→ **WORK TO COMPLETE**:
Quote exactly the lines between the line containing "middle of the bunch." and the line containing "bpy.context.view_layer.update()", counting those two lines as part of the range. Leave the rest out.
• • • • • • •
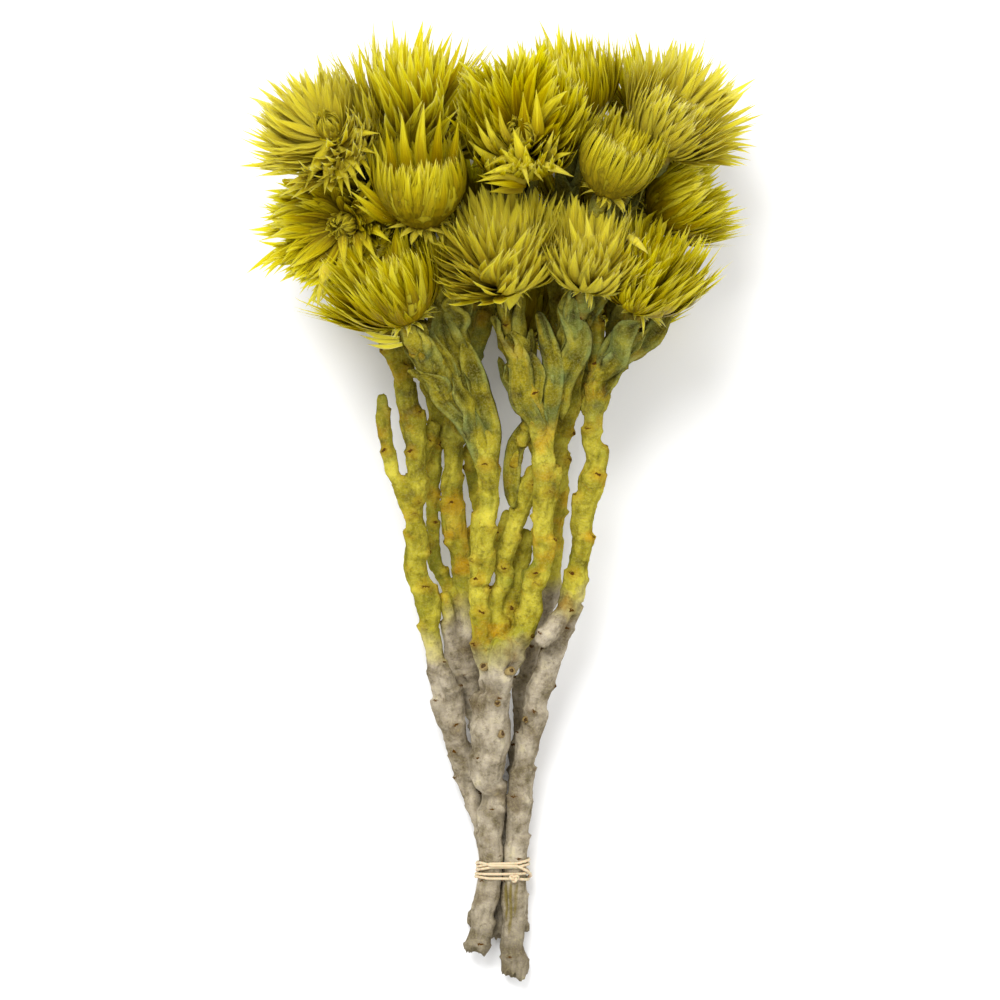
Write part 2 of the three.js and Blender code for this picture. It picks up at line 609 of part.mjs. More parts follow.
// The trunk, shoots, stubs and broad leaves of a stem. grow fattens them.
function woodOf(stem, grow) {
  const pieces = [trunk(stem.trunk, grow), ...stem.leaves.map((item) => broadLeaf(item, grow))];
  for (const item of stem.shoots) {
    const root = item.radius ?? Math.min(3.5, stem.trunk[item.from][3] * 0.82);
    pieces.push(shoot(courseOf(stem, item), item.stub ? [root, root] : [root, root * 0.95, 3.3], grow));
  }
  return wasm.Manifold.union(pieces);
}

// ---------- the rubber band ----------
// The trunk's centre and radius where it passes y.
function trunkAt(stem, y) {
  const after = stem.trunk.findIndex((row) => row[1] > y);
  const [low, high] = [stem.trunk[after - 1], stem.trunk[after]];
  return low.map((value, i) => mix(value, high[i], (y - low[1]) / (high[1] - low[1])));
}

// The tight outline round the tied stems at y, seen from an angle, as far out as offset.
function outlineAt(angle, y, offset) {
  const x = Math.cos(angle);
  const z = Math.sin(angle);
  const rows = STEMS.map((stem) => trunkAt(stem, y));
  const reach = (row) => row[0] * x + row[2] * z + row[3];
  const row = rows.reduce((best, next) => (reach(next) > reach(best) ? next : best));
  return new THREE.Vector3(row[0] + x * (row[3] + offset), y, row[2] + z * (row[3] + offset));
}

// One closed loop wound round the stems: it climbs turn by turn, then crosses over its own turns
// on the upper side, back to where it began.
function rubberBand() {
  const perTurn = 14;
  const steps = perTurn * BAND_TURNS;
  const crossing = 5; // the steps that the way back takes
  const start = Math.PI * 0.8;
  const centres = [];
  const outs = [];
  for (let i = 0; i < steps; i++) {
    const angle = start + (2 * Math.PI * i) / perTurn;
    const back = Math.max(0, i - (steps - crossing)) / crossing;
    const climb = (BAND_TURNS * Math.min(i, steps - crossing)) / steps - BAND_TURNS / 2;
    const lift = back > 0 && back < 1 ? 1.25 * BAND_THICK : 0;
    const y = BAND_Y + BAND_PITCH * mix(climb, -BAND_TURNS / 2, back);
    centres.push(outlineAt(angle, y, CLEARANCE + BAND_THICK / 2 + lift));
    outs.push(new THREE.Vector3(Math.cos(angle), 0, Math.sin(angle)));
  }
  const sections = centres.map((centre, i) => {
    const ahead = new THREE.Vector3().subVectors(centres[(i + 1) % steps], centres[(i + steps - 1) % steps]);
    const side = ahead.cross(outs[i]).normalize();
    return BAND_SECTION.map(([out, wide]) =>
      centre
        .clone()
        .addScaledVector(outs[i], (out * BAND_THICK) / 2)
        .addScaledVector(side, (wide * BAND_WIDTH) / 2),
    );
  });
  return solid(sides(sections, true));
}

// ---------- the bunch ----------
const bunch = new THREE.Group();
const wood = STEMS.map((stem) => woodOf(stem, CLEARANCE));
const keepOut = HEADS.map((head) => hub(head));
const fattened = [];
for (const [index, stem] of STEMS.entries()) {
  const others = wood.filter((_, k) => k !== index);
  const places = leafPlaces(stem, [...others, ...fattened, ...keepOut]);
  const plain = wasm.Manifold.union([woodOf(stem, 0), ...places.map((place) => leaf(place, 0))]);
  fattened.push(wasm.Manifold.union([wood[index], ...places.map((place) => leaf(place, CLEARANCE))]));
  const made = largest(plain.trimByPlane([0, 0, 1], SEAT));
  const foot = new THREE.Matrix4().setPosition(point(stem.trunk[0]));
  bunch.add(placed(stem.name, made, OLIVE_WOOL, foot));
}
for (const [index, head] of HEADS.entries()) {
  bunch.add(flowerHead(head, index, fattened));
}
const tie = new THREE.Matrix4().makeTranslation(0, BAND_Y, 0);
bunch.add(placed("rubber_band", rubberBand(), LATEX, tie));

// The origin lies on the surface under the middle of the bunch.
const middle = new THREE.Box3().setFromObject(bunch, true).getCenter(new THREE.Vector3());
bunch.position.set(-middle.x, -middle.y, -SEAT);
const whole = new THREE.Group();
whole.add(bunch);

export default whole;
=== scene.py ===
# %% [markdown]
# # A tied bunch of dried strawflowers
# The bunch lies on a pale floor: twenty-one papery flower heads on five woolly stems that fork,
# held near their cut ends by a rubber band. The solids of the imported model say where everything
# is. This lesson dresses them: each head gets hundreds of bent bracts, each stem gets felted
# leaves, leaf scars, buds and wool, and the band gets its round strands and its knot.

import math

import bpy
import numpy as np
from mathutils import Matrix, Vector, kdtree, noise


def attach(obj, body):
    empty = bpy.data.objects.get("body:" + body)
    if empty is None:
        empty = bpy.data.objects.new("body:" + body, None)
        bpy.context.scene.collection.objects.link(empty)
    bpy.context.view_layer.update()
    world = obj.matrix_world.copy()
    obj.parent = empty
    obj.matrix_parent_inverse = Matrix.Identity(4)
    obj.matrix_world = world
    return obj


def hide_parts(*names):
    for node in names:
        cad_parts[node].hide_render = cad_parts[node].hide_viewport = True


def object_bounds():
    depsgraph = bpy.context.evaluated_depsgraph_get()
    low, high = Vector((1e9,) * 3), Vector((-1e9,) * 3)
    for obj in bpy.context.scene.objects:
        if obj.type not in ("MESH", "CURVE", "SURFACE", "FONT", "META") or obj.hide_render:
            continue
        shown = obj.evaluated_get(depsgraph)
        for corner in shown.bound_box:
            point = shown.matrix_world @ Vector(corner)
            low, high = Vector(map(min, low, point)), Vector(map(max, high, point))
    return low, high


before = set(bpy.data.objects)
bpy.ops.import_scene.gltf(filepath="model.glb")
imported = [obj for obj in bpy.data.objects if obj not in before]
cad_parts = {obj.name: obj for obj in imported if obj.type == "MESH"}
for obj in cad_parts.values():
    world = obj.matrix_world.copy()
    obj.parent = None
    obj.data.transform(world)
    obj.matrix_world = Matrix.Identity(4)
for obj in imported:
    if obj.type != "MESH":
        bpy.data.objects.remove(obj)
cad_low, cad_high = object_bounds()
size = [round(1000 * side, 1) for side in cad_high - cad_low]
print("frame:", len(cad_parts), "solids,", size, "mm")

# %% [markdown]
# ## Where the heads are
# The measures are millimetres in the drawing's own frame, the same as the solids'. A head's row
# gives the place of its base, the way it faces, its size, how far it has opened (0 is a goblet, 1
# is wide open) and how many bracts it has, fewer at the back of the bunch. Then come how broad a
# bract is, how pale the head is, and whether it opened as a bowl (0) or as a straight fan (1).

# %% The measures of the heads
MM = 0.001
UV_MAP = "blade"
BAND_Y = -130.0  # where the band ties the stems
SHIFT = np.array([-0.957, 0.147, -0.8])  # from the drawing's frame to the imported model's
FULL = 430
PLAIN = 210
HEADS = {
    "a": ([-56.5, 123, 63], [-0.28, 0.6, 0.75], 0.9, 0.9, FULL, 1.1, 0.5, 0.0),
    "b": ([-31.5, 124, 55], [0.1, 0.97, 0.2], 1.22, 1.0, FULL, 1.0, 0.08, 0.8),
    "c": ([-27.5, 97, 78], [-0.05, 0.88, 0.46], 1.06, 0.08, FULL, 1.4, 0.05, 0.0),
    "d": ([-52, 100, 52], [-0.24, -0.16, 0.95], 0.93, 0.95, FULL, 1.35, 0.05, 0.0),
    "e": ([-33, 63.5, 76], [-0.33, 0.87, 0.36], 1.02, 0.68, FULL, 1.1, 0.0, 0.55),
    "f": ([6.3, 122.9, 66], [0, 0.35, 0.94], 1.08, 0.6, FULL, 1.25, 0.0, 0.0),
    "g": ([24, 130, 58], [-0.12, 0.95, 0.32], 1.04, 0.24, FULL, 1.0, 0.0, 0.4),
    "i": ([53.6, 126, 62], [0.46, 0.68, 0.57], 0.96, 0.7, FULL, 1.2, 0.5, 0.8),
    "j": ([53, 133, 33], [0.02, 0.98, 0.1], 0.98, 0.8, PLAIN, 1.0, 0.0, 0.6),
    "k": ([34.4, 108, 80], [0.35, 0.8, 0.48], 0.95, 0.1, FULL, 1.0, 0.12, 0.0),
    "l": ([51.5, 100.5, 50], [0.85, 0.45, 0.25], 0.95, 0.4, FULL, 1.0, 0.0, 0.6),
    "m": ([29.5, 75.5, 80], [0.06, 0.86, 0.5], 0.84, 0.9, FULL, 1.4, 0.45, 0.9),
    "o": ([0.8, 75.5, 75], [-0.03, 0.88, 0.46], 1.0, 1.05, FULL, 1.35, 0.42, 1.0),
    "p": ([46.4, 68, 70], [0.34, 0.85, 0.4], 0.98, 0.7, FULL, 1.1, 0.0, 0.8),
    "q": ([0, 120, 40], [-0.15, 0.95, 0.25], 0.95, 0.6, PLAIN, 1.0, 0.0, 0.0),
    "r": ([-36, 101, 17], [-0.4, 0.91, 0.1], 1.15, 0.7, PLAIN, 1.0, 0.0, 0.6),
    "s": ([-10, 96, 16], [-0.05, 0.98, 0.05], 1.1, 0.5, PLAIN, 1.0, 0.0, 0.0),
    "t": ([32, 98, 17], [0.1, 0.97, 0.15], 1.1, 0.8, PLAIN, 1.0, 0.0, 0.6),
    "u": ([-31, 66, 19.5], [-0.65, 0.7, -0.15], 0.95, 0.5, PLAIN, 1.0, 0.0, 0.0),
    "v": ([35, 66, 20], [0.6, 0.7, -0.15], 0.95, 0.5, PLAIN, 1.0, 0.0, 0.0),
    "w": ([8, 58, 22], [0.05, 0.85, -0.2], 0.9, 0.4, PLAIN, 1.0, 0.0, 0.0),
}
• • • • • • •
→ **COMPLETE ANSWER**:
// The origin lies on the surface under the middle of the bunch.
const middle = new THREE.Box3().setFromObject(bunch, true).getCenter(new THREE.Vector3());
bunch.position.set(-middle.x, -middle.y, -SEAT);
const whole = new THREE.Group();
whole.add(bunch);

export default whole;
=== scene.py ===
# %% [markdown]
# # A tied bunch of dried strawflowers
# The bunch lies on a pale floor: twenty-one papery flower heads on five woolly stems that fork,
# held near their cut ends by a rubber band. The solids of the imported model say where everything
# is. This lesson dresses them: each head gets hundreds of bent bracts, each stem gets felted
# leaves, leaf scars, buds and wool, and the band gets its round strands and its knot.

import math

import bpy
import numpy as np
from mathutils import Matrix, Vector, kdtree, noise


def attach(obj, body):
    empty = bpy.data.objects.get("body:" + body)
    if empty is None:
        empty = bpy.data.objects.new("body:" + body, None)
        bpy.context.scene.collection.objects.link(empty)
    bpy.context.view_layer.update()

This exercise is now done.